--- begin INFORMATION SUPPLIED ---

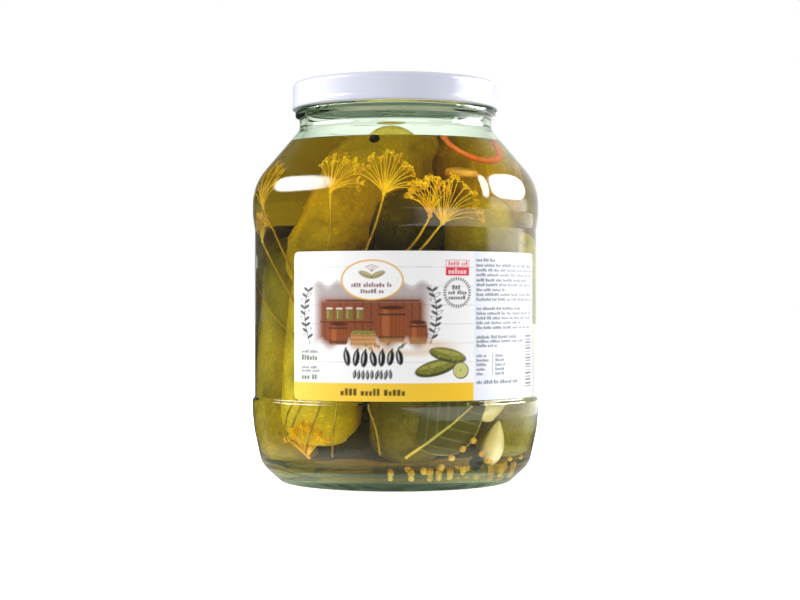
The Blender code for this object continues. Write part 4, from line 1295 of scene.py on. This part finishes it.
def add_floor():
    """A white floor. Its mirror image in the glass is dim, apart from the part close to the jar."""
    mesh = bpy.data.meshes.new("floor")
    mesh.from_pydata([(-6, -6, 0), (6, -6, 0), (6, 6, 0), (-6, 6, 0)], [], [(0, 1, 2, 3)])
    finish = Finish("floor", 0.8, (0.9, 0.9, 0.9))
    finish.feed("Emission Color", (1, 1, 1, 1))
    finish.feed("Emission Strength", 0.7)
    finish.feed("Specular IOR Level", 0.0)
    stage = Stage(finish.material.node_tree)
    x, y, _ = stage.where("Object")
    away = stage.from_axis(x, y)
    beside = stage.fade(x, 0.10, 0.30, 0.0, 2.0)
    aside = stage.fade(stage.math("ABSOLUTE", x), 0.008, 0.045, 0.25, 1.0)
    close = stage.fade(away, 0.04, 0.062, 0.4, 1.0)
    level = stage.level(
        stage.fade(y, -0.5, 0.1, 0.3, 1.0),
        FLOOR_LIGHT,
        stage.math("ADD", stage.fade(away, 0.07, 0.16, 0.5, 0.04), beside),
        stage.math("MULTIPLY", stage.fade(away, 0.07, 0.12, 1.3, 0.05), aside),
        stage.math("MULTIPLY", stage.fade(y, -0.42, -0.10, 0.10, 1.0), close),
    )
    glow = stage.node("Emission", "Emission", {"Strength": level})
    shown = {"Fac": stage.path["Is Camera Ray"], 1: glow, 2: finish.shader.outputs["BSDF"]}
    surface = stage.nodes["Material Output"].inputs["Surface"]
    stage.put(surface, stage.node("MixShader", "Shader", shown))
    mesh.materials.append(finish.material)
    add_object("floor", mesh)


add_camera()
add_world()
add_floor()
for lamp_name, lamp in LAMPS.items():
    add_lamp(lamp_name, *lamp)
make_jar()
make_brine()
make_cap()
make_pickles()
golds = zip((0.3, 0.5, 0.7), (rgb(220, 158, 2), rgb(250, 192, 2), rgb(255, 218, 16)))
dill = mottled("dill", 0.5, (5,), golds, (0.35, 2.0), 0.05, True)
straws = zip((0.3, 0.5, 0.7), (rgb(140, 100, 18), rgb(176, 134, 30), rgb(206, 164, 50)))
stalk = mottled("dill_stalk", 0.5, (5,), straws, (0.35, 2.0), 0.05)
for head, shape in DILL_HEADS.items():
    make_dill_head(head, dill, *shape)
for stem, shape in STEMS.items():
    make_loose_stem(stem, stalk, *shape)
make_leaf()
make_garlic()
make_carrot()
make_seeds()
make_spices()
make_label()
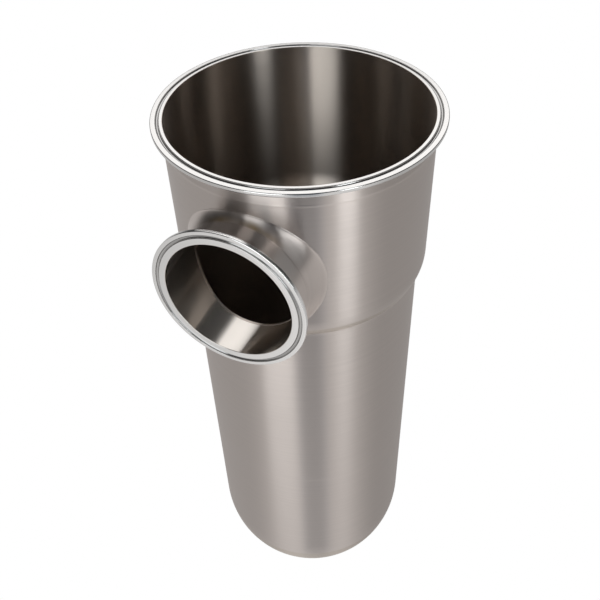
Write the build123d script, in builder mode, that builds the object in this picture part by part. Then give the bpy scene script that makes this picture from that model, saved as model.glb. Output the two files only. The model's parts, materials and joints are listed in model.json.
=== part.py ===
"""Hygienic basket strainer housing with an 8 inch clamp mouth and two 4 inch clamp ports.

Frame: origin at the centre of the mouth's sealing face, +Z up along the body,
-Y through the inlet port and +Y through the outlet port. Millimetres.
"""
import os
from math import acos, cos, pi, radians, sin

from build123d import *

os.makedirs("parts", exist_ok=True)

# --- driving dimensions ------------------------------------------------------
WALL = 2.0                     # sheet and tube wall of every shell
WELD = 2.0                     # width of a ground butt weld

CHAMBER_R = 203.2 / 2          # 8 inch tube
BODY_R = 191.0 / 2             # rolled lower body
SHOULDER_TOP_Z = -121.2        # where the chamber starts to curl in
SHOULDER_BEND_R = 30.6         # outside radius of that curl
GIRTH_Z = -337.0               # weld between lower shell and drawn bottom cup
CUP_SPRING_Z = -459.5          # where the cup's hemisphere starts

MOUTH_RIM_R = 217.4 / 2        # 8 inch clamp ferrule
MOUTH_GROOVE_R = 207.0 / 2
MOUTH_FERRULE_LENGTH = 14.0

PORT_R = 101.6 / 2             # 4 inch tube
PORT_RIM_R = 119.0 / 2         # 4 inch clamp ferrule
PORT_GROOVE_R = 110.3 / 2
PORT_FERRULE_LENGTH = 21.5
INLET_Z = -80.7
INLET_FACE = 130.9             # inlet sealing face to body axis
OUTLET_Z = -396.0
OUTLET_FACE = 124.0

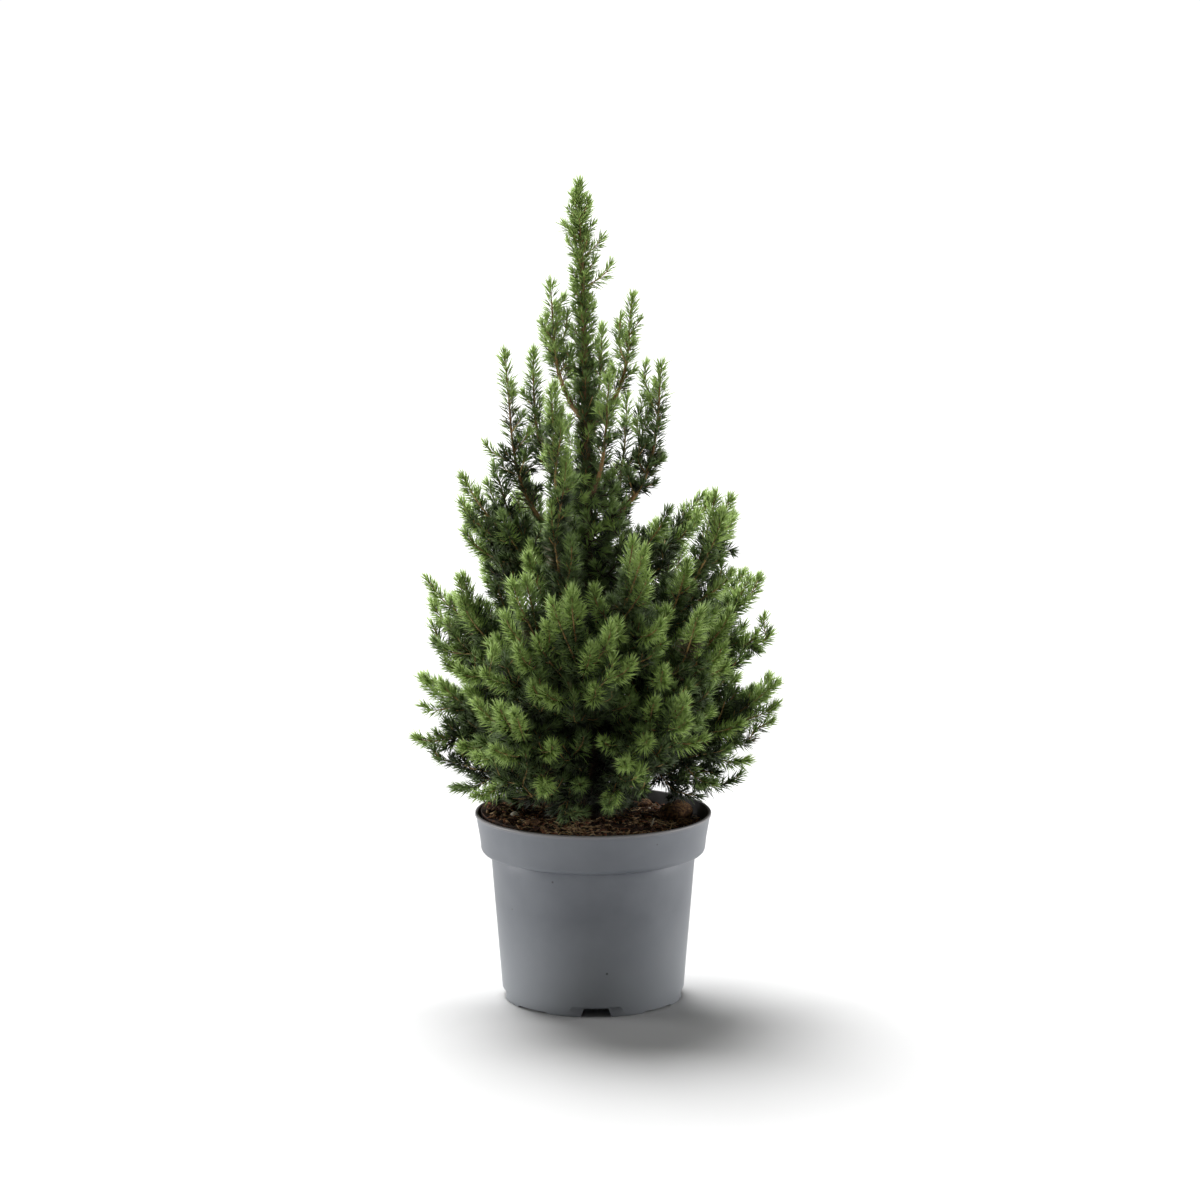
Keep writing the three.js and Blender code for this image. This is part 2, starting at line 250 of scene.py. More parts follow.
def clouds(name, size, depth=2):
    """A soft noise that displaces a surface, with lumps of a real size."""
    texture = bpy.data.textures.new(name, "CLOUDS")
    texture.noise_scale = size
    texture.noise_depth = depth
    return texture


def merged_copy(node, name):
    """A copy of a CAD node as one closed surface."""
    piece = bpy.data.objects.new(name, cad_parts[node].data.copy())
    piece.data.materials.clear()
    link(piece)
    select_only(piece)
    set_mode("EDIT")
    bpy.ops.mesh.select_all(action="SELECT")
    bpy.ops.mesh.remove_doubles(threshold=1e-5)
    set_mode("OBJECT")
    return piece


def join(pieces, name):
    bpy.ops.object.select_all(action="DESELECT")
    for piece in pieces:
        piece.select_set(True)
    bpy.context.view_layer.objects.active = pieces[0]
    if len(pieces) > 1:
        bpy.ops.object.join()
    pieces[0].name = name
    return pieces[0]


# ---- materials
def pot_polypropylene():
    """Injection-moulded grey polypropylene: satin, with a fine grain, faint clouding and a dusty lip."""
    material, tree, shader = new_material("grey_polypropylene", "#6d7177", 0.42)
    shader.inputs["IOR"].default_value = 1.49
    place = object_place(tree)
    height = add_node(tree, "SeparateXYZ", None, {"Vector": place}).outputs["Z"]
    cloudy = noise(tree, place, 1 / 28, 5)
    plastic = ramp(tree, cloudy, [(0.3, "#686c73"), (0.7, "#73777d")])
    # The lip is dusty, and the lower wall paler where watering has splashed it.
    dusty = lay_over(tree, plastic, "#8f8784", share_between(tree, height, 148.5 * MM, 151.5 * MM, 0, 0.55))
    splashed = lay_over(tree, dusty, "#94989d", share_between(tree, height, 80 * MM, 4 * MM, 0, 0.95))
    specks = add_node(tree, "TexVoronoi", {"Scale": 46}, {"Vector": place}).outputs["Distance"]
    dirty = lay_over(tree, splashed, "#393837", share_between(tree, specks, 0.03, 0.055, 0.75, 0))
    tree.links.new(dirty, shader.inputs["Base Color"])
    tree.links.new(share_between(tree, cloudy, 0, 1, 0.36, 0.5), shader.inputs["Roughness"])
    # The mould's spark-eroded grain is about 0.3 mm; it is drawn at 0.8 mm so that it shows.
    set_bump(tree, shader, noise(tree, place, 0.8 * MM, 2), 0.12, 0.1 * MM)
    return material


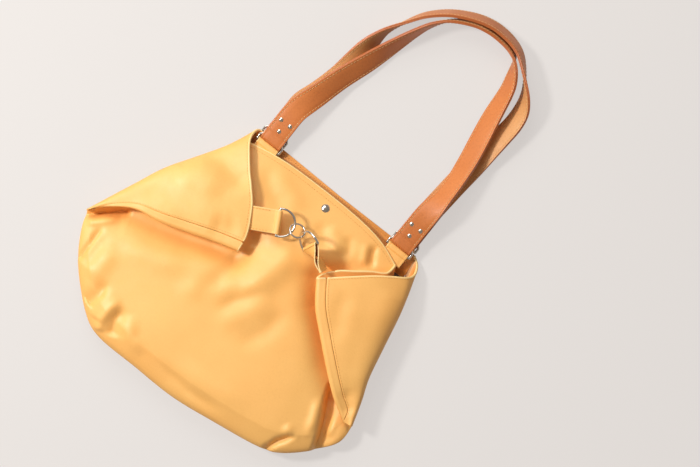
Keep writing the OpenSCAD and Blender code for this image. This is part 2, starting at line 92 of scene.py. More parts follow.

--- end INFORMATION SUPPLIED ---

■ THE EXERCISE ■
In the listing above, find the lines holding the word "image" and copy them.

■ EXERCISE ANSWER ■
    """A white floor. Its mirror image in the glass is dim, apart from the part close to the jar."""
Keep writing the three.js and Blender code for this image. This is part 2, starting at line 250 of scene.py. More parts follow.
Keep writing the OpenSCAD and Blender code for this image. This is part 2, starting at line 92 of scene.py. More parts follow.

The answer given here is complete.